Gegen ein schön fotografiertes Coffee-Table-Book, in dem man an einem verregneten Sonntagnachmittag versonen blättern kann, ist nichts einzuwenden. Doch dieser Band von Susanne von Meiss und Reto Guntli, der vorgibt, Berlin "ganz privat" zu zeigen, lohnt nicht den Preis von 98 Mark, denn er hält nicht, was sein Klappentext verspricht. Da werden noch nie zuvor veröffentlichte Fotos von Interieurs prominenter Berliner angekündigt und Porträts all jener, "die in dieser Stadt den Ton angeben" in ihrer privaten Umgebung. Leider konnten die Autoren beide Vorhaben nicht verwirklichen. Aus welchen Gründen auch immer, ob aus Angst vor dem Verlust der Privatsphäre oder weil man nicht den Neid des Nachbarn provozieren wollte, haben sich viele Berliner damit begnügt, nur kleine Ausschnitte aus ihren eigenen vier Wänden preiszugeben. So ersetzt oft ein Bild des Treppenhauses und der Fassade oder ein ganzseitiges Porträt den Blick ins Innere. Der Kunstsammler Heinz Berggruen etwa ließ sich nur in den Räumen seiner Sammlung fotografieren, und Verleger Wolf Jobst Siedler wollte erst gar nicht vor die Kamera. Großzügigeren Zugang in ihre Häuser gewährten nur die Architekten, Inneneinrichter, Künstler und Galeristen, also jene, die von der Vermarktung ihres persönlichen Stils profitieren. Dass jedoch diese Künstler in Berlin tatsächlich den Ton angeben, ist eine Übertreibung. Es sind nicht die großen Namen unter den Berliner Architekten wie Hans Kollhoff oder Axel Schultes, deren Entwürfe das neue Gesicht der Stadt prägen, sondern weitgehend Unbekannte, die ihre Türen dem Fotografen geöffnet haben. Auch stilistisch ist der Band nicht eben gelungen. So überladen wie einige der Wohnungen ist auch der Sprachduktus, der an einer Adjektivhäufung krankt. Da wird nicht einfach gesprochen, sondern "charismatisch räsonniert" oder "reflektiert", die porträtierten Damen sind stets "attraktiv", "engagiert" oder "kultiviert". Glaubt man der Autorin, so hat sich in Berlins Gesellschaft seit Öffnung der Mauer nicht viel geändert - nach wie vor sind es die immer gleichen, in die Jahre gekommenen Diskothekenbesitzer, Friseure und Travestie-Künstler, die den Ton angeben. Trifft also noch immer zu, was Alfred Kerr schon vor hundert Jahren feststellte? "Berlin bleibt eine Parvenustadt." (Nag.)

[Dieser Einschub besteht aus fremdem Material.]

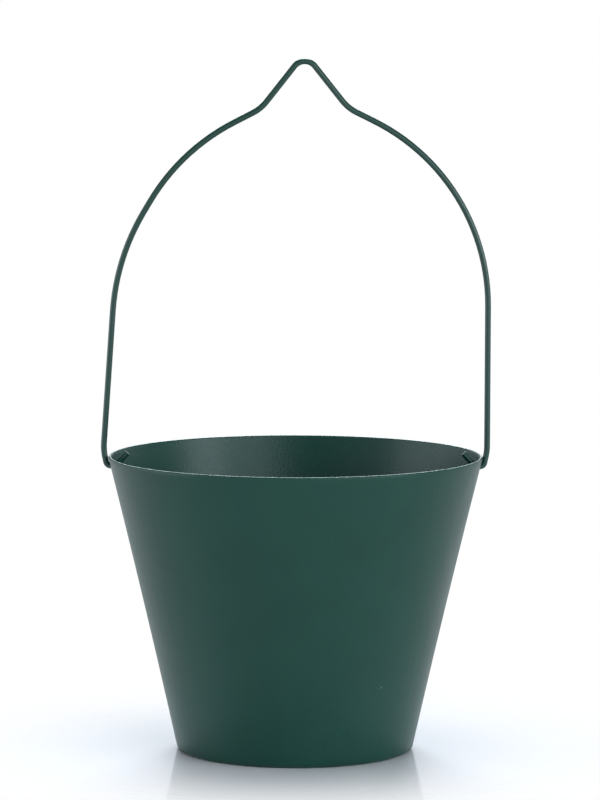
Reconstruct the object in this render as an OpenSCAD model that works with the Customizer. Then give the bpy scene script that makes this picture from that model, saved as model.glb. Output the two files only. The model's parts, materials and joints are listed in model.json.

Alle Rechte vorbehalten. © F.A.Z. GmbH, Frankfurt am Main
Perlentaucher-Notiz zur F.A.Z.-Rezension
Enttäuscht schreibt "nag" über dieses teure Buch, das seine 98 Mark nicht wert sei. Denn es bietet seiner Meinung nach nicht, was es verspricht: Einblicke in die Wohnungen bzw. Häuser prominenter Berliner nämlich. Da hätte "nag" gern mehr gesehen, als Treppenhäuser und Fassaden sowie die Gesichter von Leuten, die schon vor der Wende das nicht besonders schillernde Westberliner Leben prägten. Tiefere Einblicke hätten bloß die gestattet, die von der Vermarktung ihres Stils lebten: Architekten, Künstler oder Inneneinrichter zum Beispiel. Der "überladene Sprachduktus" des Buches, kranke zudem an "Adjektivhäufung".